FL: You say that the United States uses all four models, depending on your demographic. Veterans Administration hospitals use the Beveridge Model. Americans who get insurance through work are in the Bismarck Model. Americans over 65 on Medicare are in National Health Insurance Model. And the 40 million Americans without insurance are in the Out of Pocket Model. How did we get to this point?

TRR: Nobody planned our system. Nobody would have planned our system. It's completely undesigned, it happened by accident and along the way. I think the biggest change came in the '70s and '80s when for-profit insurance companies like Aetna, Wellpoint, United Health started buying up non-profit health insurers like Blue Cross and Blue Shield and converted them to for-profit. And once your health insurance system is for profit, well then obviously they don't want to cover anybody who might be sick. And they hire lots of underwriters to deny claims.

That's really what distinguishes the American insurance system from other countries. In other countries, they cover everybody and they pay every claim. They usually have to pay every claim in a matter of days or a week or two at the most. American health insurance companies turn down ... some say 30 percent of claims the first time, but they turn down a lot of claims. And they often take two months or more to pay the claims.

When health insurance was created in America, the initial Blue Cross and Blue Shields were all nonprofits, but once the insurance industry converted them to for profit, then we started to get the pattern we have now. The result of it is that 40-some million American can't get any insurance, and a lot of other people who have insurance find that it doesn't really pay the bills. For tens of millions of Americans the term is "underinsured"—they think they have insurance but if they have a serious ailment, then the insurance conks out.

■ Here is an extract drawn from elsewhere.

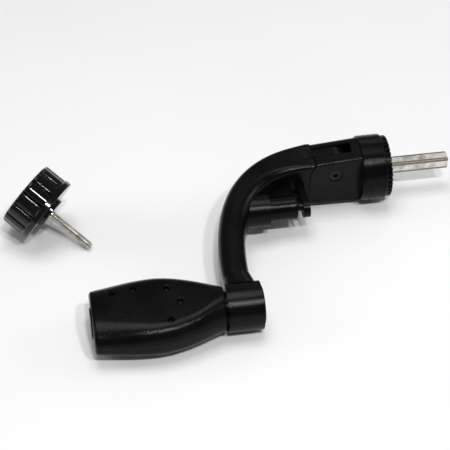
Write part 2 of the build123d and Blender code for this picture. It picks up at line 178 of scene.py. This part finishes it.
class Finish:
    """A material that is built one node at a time."""

    def __init__(self, name):
        self.material = bpy.data.materials.new(name)
        self.material.use_nodes = True
        self.nodes = self.material.node_tree.nodes
        self.links = self.material.node_tree.links
        self.shader = self.nodes["Principled BSDF"]
        self.place = self.make("ShaderNodeTexCoord", outlet="Object")

    def make(self, kind, settings=None, sockets=None, outlet=0):
        """Add a node: its settings first, then its sockets' values or links."""
        node = self.nodes.new(kind)
        for name, setting in (settings or {}).items():
            if name == "stops":
                self.set_stops(node.color_ramp.elements, setting)
            else:
                setattr(node, name, setting)
        for name, value in (sockets or {}).items():
            self.feed(node.inputs[name], value)
        return Value(self, node.outputs[outlet])

    def set_stops(self, elements, stops):
        while len(elements) < len(stops):
            elements.new(1.0)
        for element, (position, colour) in zip(elements, stops):
            element.position = position
            element.color = colour

    def feed(self, socket, value):
        if isinstance(value, Value):
            self.links.new(value.socket, socket)
        else:
            socket.default_value = value

    def noise(self, size, detail=3.0, stretch=(1.0, 1.0, 1.0), rough=0.55):
        """Cloudy pattern whose features are about size metres across."""
        place = self.make("ShaderNodeMapping", None,
                          {"Vector": self.place, "Scale": stretch}, "Vector")
        return self.make("ShaderNodeTexNoise", None,
                         {"Vector": place, "Scale": 1.0 / size, "Detail": detail, "Roughness": rough}, 0)

    def cells(self, size):
        """Small rounded cells, as in a moulded or sprayed grain."""
        return self.make("ShaderNodeTexVoronoi", {"feature": "F1"},
                         {"Vector": self.place, "Scale": 1.0 / size}, "Distance")

    def ramp(self, value, stops):
        """Map a number to a colour through a list of stops."""
        return self.make("ShaderNodeValToRGB", {"stops": stops}, {"Fac": value}, "Color")

    def band(self, value, low, high):
        """0 below low, 1 above high."""
        return self.make("ShaderNodeMapRange", {"interpolation_type": "SMOOTHSTEP"},
                         {"Value": value, "From Min": low, "From Max": high}, 0)

    def bump(self, height, strength, depth):
        """Surface relief from a height pattern."""
        normal = self.make("ShaderNodeBump", None,
                           {"Height": height, "Strength": strength, "Distance": depth}, "Normal")
        self.feed(self.shader.inputs["Normal"], normal)

    def set(self, **inputs):
        """Set the shader's own sockets; an underscore in a name stands for a space."""
        for name, value in inputs.items():
            self.feed(self.shader.inputs[name.replace("_", " ")], value)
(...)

FL: I think I had that insurance when I graduated from college.

TRR:
When you're young and healthy, that makes sense—except if you get hit by a truck, then somebody, probably your parents, is stuck with the million-dollar bill. And nobody wants to do that to their family. And you don't know it, who read the fine print on page 38 of their insurance policy? Nobody does. You don't know until it's too late that they have built in a mechanism to cut you off. And in other countries they're not allowed to do that. Nobody would even dream of it.

FL: Are you hopeful that healthcare reform is still possible in America?

TRR: I think a bill will pass in Washington, and it will definitely be better than what we have now. Congress is now willing to regulate the private insurers in ways they've never done before. And that's all going to make things better. But no, we're not going to reach the goal that all the other rich countries have arrived at, which is universal coverage at a reasonable cost.